* INSTRUCTIONS TO FOLLOW
Copy each line below in which the string "this" occurs.

* PROVIDED DATA
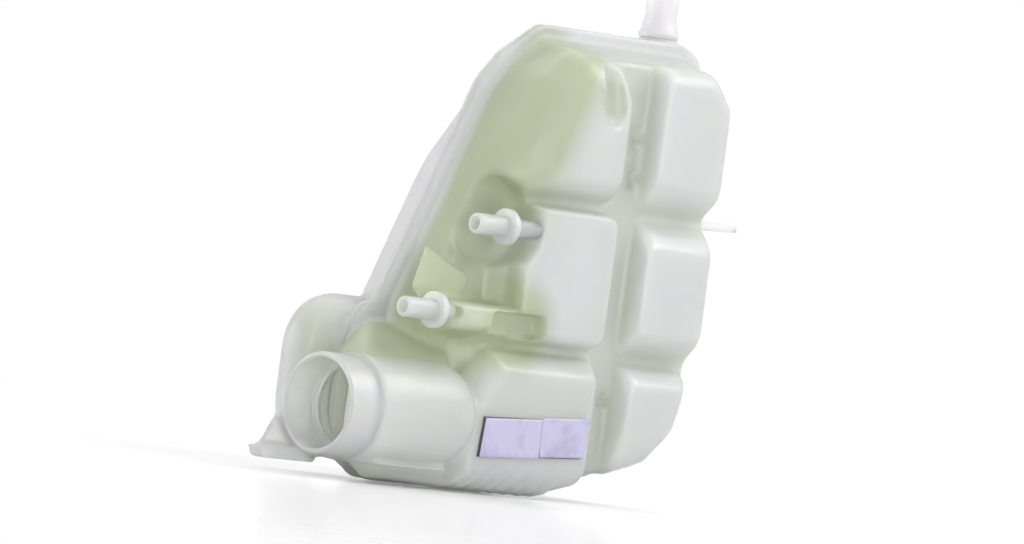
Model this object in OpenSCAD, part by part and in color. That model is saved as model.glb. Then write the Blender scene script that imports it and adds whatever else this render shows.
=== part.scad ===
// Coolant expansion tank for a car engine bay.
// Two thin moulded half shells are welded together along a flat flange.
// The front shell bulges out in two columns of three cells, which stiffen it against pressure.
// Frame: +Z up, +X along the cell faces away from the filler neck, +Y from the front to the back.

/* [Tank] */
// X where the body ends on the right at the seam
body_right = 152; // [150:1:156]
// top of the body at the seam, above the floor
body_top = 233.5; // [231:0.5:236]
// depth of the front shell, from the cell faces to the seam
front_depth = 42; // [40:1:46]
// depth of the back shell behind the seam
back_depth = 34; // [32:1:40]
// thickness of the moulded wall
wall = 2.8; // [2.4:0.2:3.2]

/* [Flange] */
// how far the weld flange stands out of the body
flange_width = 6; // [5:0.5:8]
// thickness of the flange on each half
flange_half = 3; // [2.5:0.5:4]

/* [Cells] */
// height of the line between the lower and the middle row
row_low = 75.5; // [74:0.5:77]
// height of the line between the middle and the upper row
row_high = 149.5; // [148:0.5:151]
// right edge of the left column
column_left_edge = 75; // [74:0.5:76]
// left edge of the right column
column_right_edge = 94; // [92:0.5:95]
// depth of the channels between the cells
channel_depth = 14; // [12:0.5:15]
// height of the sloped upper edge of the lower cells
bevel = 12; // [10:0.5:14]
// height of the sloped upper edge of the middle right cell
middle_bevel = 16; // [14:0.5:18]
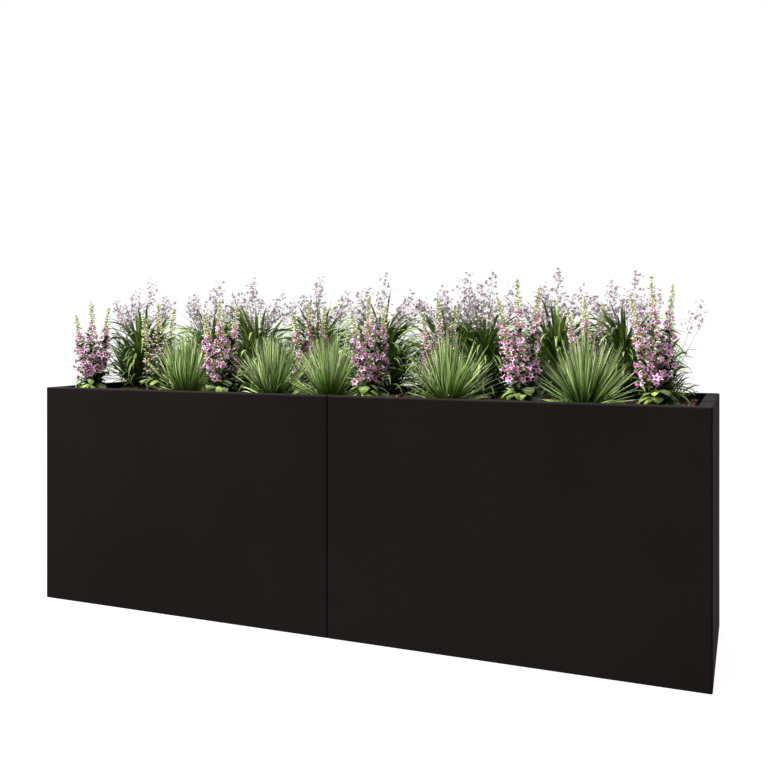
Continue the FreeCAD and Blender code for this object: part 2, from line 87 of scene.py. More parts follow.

* TASK SOLUTION
Model this object in OpenSCAD, part by part and in color. That model is saved as model.glb. Then write the Blender scene script that imports it and adds whatever else this render shows.
Continue the FreeCAD and Blender code for this object: part 2, from line 87 of scene.py. More parts follow.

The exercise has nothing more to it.